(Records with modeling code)

* START *

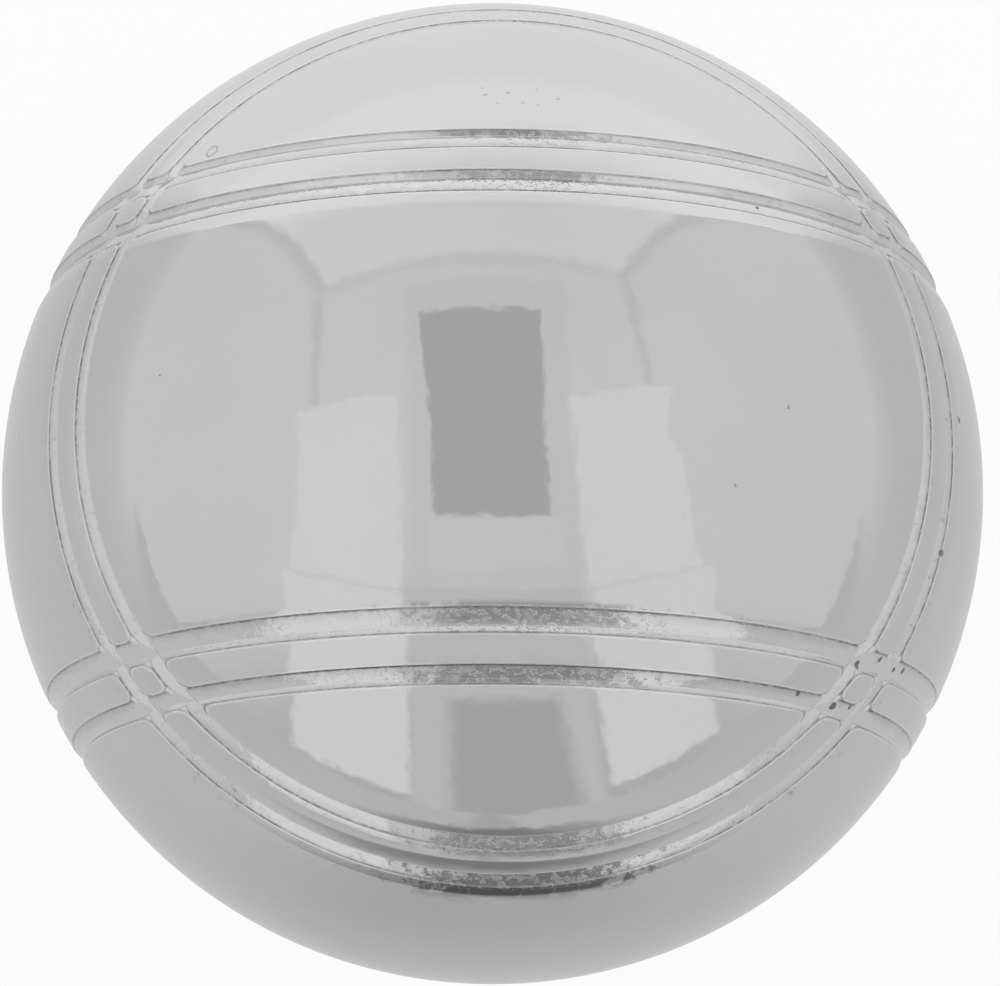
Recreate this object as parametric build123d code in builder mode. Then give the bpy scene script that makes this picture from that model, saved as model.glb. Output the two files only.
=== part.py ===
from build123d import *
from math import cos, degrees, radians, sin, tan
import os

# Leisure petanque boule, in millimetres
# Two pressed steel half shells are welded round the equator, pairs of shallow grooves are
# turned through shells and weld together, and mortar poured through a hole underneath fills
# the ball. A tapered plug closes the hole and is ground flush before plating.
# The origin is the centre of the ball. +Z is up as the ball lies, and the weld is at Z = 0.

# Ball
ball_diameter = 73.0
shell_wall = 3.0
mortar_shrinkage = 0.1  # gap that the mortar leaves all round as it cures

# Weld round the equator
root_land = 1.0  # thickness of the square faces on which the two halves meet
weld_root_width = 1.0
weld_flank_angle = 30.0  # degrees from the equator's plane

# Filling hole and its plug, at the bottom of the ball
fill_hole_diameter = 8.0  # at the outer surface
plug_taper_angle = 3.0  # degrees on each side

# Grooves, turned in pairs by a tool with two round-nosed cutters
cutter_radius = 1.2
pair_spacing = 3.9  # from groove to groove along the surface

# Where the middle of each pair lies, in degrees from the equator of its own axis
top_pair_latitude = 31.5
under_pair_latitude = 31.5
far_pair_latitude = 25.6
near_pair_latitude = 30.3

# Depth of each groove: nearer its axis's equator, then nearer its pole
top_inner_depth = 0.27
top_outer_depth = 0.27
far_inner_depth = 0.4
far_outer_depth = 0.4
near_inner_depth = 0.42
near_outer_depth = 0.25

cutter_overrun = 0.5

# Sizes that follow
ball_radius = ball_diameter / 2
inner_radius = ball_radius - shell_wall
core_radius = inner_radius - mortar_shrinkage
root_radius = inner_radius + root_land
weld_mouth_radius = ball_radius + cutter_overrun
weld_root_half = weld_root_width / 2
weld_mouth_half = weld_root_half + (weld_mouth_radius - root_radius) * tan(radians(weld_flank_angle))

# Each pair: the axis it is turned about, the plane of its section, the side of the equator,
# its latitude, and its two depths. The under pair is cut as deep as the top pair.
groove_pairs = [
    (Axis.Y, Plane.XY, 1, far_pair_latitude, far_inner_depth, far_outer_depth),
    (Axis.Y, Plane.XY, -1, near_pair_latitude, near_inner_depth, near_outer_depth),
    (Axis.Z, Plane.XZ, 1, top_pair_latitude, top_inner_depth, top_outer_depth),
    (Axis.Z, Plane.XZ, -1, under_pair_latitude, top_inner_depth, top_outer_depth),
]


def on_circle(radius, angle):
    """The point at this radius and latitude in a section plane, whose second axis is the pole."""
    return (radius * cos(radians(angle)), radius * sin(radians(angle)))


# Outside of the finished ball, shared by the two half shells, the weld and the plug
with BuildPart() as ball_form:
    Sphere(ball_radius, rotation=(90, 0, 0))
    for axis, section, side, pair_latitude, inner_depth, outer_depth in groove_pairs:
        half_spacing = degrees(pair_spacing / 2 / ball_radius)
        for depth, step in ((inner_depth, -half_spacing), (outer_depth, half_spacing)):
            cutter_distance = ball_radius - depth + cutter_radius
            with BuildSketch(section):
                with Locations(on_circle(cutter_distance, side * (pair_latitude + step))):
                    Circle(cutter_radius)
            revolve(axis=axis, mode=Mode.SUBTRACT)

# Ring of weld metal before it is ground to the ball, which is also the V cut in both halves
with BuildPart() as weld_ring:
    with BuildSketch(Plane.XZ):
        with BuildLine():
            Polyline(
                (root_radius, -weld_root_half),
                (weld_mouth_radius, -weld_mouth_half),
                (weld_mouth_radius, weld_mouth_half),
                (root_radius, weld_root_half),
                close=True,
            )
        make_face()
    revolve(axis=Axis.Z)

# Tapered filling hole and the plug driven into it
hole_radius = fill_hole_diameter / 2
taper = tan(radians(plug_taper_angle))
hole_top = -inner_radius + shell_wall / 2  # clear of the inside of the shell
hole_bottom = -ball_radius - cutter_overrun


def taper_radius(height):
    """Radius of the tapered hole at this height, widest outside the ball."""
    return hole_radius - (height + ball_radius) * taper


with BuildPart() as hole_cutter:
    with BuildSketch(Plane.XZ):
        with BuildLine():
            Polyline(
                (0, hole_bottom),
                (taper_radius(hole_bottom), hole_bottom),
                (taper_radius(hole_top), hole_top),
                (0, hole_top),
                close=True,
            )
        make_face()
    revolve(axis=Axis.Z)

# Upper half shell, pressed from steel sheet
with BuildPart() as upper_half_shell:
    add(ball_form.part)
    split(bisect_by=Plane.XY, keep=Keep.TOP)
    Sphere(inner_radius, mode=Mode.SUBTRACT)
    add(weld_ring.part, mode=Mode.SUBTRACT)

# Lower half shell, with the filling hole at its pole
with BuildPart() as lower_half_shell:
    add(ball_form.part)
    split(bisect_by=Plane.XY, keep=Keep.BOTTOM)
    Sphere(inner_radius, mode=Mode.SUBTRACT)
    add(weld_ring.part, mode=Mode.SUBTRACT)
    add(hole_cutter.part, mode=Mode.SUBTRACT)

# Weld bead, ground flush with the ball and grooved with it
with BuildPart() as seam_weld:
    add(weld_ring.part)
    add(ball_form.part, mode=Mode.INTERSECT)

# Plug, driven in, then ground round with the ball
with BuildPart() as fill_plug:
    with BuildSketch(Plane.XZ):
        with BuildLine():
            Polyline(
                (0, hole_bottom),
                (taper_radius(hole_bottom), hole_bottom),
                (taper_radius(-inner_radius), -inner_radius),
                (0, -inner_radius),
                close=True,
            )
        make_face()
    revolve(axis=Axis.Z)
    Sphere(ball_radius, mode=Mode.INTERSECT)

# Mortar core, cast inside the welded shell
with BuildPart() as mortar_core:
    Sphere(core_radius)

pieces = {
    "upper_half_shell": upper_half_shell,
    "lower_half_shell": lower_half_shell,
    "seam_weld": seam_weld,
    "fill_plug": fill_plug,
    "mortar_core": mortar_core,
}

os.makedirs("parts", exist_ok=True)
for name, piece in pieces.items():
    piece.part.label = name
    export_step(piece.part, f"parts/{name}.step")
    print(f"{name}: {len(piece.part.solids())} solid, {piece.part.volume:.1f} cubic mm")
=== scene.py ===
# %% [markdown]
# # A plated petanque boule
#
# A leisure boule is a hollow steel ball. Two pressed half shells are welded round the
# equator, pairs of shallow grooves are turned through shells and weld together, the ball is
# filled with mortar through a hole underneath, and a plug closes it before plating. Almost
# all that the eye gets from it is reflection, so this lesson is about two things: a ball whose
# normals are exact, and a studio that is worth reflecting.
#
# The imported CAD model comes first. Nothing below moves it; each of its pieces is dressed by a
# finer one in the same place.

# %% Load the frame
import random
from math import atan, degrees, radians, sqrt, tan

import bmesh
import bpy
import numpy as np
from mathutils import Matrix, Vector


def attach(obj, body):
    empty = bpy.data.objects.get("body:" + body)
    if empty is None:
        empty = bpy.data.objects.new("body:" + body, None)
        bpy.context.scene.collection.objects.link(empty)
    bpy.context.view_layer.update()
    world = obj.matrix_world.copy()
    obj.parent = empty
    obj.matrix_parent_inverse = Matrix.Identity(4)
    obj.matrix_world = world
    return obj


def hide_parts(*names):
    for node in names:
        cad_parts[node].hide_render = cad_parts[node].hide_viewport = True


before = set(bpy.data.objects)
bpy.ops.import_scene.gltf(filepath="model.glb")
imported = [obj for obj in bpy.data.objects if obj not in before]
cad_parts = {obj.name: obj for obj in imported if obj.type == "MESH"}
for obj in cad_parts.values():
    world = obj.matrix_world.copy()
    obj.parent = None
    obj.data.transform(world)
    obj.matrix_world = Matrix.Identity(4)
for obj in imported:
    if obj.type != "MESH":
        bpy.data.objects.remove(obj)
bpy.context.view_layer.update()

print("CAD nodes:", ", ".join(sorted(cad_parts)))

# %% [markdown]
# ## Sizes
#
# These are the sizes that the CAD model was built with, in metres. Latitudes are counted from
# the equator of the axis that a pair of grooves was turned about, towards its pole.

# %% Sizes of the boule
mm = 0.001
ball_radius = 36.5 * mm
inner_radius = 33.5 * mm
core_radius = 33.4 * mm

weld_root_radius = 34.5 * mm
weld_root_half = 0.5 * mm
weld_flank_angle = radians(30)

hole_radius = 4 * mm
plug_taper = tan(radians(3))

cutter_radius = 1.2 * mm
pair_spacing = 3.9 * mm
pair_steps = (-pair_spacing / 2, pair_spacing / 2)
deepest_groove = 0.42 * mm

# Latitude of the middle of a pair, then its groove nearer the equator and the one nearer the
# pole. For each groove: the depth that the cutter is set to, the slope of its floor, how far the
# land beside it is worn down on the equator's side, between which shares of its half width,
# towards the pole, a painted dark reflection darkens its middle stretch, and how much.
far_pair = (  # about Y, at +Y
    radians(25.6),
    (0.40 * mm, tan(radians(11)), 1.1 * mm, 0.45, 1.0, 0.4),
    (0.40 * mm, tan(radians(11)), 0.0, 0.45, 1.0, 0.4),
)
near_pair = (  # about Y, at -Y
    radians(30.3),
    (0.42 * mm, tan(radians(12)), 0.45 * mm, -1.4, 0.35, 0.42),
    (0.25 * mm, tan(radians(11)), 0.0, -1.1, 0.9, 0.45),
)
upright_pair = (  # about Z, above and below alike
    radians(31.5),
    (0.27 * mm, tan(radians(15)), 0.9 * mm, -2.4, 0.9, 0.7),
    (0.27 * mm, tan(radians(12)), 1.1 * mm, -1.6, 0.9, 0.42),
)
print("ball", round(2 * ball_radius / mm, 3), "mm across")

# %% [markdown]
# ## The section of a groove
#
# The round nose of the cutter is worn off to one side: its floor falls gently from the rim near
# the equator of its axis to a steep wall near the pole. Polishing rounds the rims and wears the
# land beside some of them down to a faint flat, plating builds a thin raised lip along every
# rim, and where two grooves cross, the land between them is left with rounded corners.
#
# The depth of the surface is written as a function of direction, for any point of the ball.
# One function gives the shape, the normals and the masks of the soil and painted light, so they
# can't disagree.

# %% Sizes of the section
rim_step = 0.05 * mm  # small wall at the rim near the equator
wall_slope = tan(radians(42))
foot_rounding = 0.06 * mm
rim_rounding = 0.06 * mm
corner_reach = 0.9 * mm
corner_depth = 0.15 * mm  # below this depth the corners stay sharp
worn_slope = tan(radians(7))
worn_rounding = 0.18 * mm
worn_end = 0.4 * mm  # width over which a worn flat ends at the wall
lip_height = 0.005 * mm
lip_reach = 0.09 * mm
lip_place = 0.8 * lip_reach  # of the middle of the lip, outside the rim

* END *
* START *

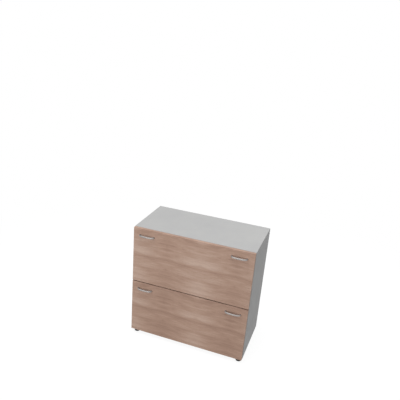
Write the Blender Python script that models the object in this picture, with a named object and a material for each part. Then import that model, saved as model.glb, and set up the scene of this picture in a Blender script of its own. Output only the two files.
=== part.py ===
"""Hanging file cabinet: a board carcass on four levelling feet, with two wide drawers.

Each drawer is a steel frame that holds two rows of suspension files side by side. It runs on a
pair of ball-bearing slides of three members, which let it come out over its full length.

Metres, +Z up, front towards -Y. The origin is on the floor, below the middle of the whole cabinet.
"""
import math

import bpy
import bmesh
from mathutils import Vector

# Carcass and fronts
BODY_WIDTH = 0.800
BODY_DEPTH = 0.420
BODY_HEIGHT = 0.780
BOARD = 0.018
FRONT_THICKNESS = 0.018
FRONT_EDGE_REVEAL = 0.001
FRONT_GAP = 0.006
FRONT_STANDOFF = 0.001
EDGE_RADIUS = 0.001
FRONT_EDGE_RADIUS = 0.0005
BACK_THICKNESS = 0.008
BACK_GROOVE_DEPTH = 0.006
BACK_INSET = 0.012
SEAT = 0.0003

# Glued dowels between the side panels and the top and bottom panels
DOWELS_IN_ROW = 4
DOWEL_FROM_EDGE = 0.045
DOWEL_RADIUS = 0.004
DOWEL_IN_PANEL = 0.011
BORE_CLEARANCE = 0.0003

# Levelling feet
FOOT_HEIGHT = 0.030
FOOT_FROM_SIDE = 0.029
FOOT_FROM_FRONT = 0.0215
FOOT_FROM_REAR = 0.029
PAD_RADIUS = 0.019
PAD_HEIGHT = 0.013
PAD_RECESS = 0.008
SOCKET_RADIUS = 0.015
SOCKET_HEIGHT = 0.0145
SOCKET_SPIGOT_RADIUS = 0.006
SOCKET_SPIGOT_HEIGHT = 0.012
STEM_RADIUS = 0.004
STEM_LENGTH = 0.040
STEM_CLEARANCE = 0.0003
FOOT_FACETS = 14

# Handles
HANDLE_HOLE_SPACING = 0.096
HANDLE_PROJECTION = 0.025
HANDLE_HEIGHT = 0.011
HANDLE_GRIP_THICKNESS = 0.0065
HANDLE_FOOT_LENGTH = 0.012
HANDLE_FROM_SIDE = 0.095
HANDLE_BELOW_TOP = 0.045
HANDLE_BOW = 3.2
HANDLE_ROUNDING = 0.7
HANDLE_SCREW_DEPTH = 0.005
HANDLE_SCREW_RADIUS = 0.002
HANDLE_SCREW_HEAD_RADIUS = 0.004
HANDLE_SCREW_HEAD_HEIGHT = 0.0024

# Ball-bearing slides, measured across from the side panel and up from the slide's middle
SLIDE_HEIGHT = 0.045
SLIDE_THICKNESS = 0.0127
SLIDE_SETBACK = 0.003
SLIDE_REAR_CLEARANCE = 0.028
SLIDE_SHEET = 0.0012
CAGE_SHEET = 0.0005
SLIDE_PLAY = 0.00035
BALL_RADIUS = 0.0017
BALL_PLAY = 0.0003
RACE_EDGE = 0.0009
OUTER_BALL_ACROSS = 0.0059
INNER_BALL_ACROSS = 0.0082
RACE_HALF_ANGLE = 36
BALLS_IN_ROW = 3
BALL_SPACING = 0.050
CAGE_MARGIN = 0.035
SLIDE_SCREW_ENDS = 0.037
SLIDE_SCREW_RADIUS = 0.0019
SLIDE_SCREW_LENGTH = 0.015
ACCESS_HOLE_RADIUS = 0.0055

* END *
* START *

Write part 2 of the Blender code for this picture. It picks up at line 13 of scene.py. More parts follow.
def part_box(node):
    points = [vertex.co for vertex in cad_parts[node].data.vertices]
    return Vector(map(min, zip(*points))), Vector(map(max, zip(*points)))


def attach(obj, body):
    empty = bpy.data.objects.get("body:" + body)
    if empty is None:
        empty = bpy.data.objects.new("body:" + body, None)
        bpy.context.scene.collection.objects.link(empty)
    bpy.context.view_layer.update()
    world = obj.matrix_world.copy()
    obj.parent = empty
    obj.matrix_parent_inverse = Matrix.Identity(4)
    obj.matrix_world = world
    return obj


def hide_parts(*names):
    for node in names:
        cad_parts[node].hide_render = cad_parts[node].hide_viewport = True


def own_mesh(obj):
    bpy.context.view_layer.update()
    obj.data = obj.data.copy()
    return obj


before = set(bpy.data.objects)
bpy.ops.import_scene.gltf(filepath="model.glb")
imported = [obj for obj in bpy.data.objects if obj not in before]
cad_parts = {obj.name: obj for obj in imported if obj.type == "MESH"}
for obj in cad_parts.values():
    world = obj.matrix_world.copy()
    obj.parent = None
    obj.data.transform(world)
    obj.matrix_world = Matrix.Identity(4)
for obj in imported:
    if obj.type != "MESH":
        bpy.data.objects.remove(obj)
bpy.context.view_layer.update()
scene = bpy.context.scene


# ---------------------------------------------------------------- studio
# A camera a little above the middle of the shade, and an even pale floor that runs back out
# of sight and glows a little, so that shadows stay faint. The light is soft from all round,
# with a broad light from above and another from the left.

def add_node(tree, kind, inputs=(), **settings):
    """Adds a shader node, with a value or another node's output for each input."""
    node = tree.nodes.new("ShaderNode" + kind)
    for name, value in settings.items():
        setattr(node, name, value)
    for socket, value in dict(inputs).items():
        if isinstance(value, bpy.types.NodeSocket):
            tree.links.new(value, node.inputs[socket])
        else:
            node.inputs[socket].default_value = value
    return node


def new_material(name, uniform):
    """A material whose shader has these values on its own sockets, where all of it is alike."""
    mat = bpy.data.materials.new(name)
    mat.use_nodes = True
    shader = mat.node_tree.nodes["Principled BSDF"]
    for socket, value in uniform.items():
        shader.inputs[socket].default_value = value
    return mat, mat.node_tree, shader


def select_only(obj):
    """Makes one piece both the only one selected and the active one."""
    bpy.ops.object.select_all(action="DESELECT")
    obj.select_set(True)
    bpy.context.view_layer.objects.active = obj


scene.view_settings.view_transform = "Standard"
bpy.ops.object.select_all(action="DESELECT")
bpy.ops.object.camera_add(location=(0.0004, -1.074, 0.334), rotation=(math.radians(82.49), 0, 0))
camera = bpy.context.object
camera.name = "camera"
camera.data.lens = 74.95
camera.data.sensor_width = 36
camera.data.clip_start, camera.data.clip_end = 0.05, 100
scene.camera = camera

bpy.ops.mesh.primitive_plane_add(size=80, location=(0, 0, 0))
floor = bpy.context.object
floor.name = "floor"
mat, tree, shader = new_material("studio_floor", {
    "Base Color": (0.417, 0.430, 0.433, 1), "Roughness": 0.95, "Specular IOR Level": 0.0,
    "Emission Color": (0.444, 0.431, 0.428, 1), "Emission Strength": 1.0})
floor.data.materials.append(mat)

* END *

(CHALLENGE):
Above are the entries. Output exactly the lines beginning with the line that has "Write the Blender" and ending with the line that has "pair of ball-bearing".

(RESULT OF THE TASK):
Write the Blender Python script that models the object in this picture, with a named object and a material for each part. Then import that model, saved as model.glb, and set up the scene of this picture in a Blender script of its own. Output only the two files.
=== part.py ===
"""Hanging file cabinet: a board carcass on four levelling feet, with two wide drawers.

Each drawer is a steel frame that holds two rows of suspension files side by side. It runs on a
pair of ball-bearing slides of three members, which let it come out over its full length.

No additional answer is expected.